• **THE TASK**: List all lines in the material below that contain "with".

• **STORED RECORDS**:
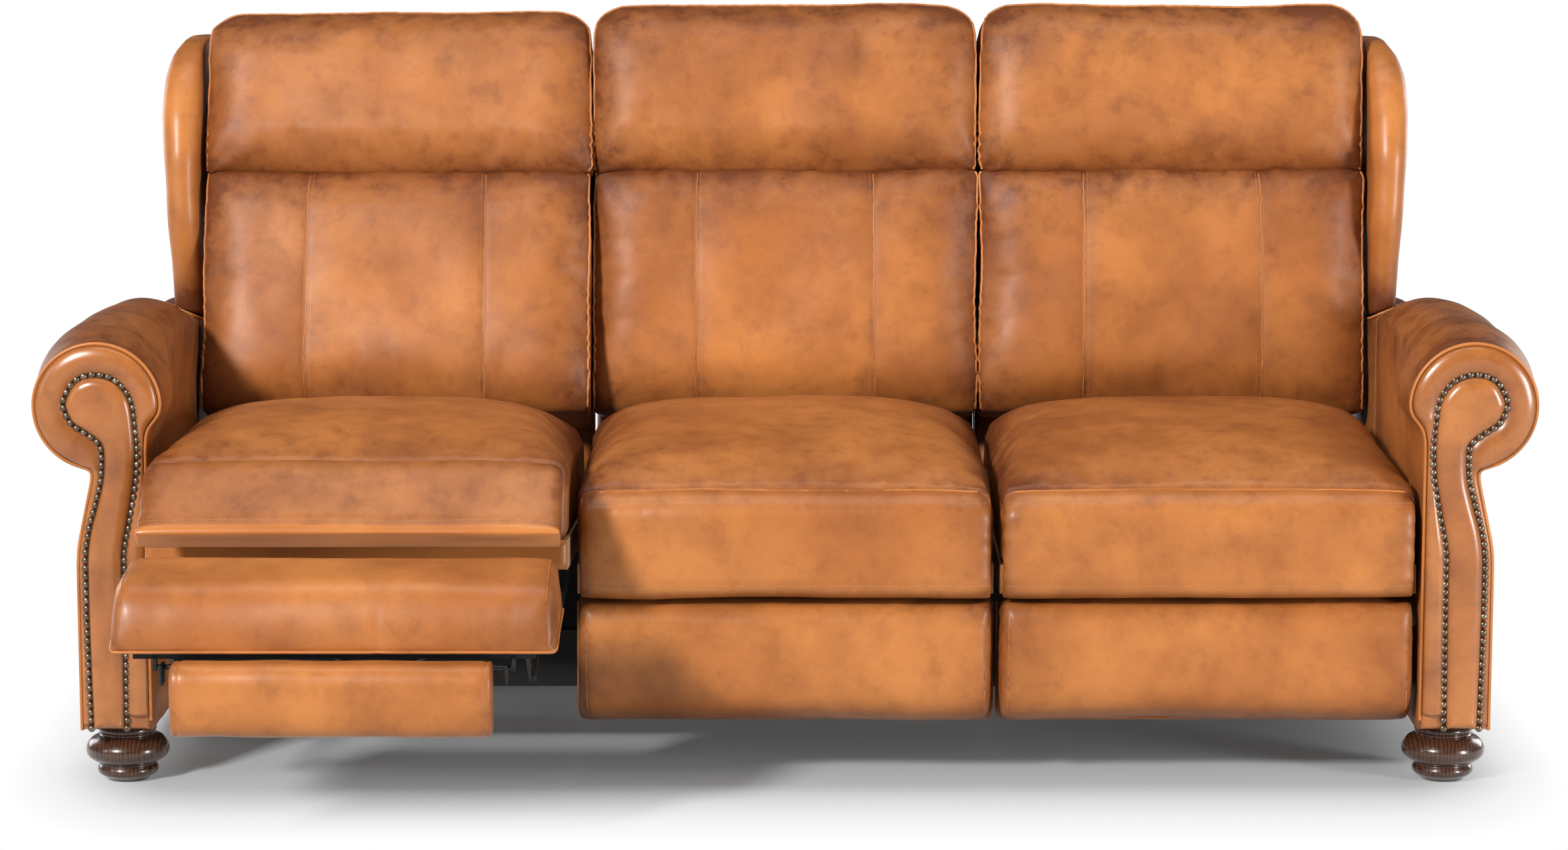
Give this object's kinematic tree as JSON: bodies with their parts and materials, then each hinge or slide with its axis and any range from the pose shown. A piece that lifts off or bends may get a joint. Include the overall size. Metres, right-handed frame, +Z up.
==
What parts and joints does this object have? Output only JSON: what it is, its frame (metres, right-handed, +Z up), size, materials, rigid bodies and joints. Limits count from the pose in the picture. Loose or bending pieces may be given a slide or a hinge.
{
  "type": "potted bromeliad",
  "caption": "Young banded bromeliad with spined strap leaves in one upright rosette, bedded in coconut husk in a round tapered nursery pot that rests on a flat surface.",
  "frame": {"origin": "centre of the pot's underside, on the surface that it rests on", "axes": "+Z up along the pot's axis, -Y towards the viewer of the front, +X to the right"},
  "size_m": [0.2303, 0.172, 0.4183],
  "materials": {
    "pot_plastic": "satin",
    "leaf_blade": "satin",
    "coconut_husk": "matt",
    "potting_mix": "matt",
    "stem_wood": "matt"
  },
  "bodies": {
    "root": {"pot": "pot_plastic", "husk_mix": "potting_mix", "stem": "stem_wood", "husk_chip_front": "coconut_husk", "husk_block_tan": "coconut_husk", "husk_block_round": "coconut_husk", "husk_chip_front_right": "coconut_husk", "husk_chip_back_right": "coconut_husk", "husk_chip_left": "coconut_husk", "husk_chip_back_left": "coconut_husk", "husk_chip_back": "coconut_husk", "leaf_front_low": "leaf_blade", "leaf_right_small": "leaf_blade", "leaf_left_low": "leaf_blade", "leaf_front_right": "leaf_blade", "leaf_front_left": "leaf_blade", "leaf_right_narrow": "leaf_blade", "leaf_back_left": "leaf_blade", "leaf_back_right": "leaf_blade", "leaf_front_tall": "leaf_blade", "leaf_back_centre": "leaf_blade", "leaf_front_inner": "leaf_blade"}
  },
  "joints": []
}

• **RIGHT ANSWER**:
Give this object's kinematic tree as JSON: bodies with their parts and materials, then each hinge or slide with its axis and any range from the pose shown. A piece that lifts off or bends may get a joint. Include the overall size. Metres, right-handed frame, +Z up.
  "caption": "Young banded bromeliad with spined strap leaves in one upright rosette, bedded in coconut husk in a round tapered nursery pot that rests on a flat surface.",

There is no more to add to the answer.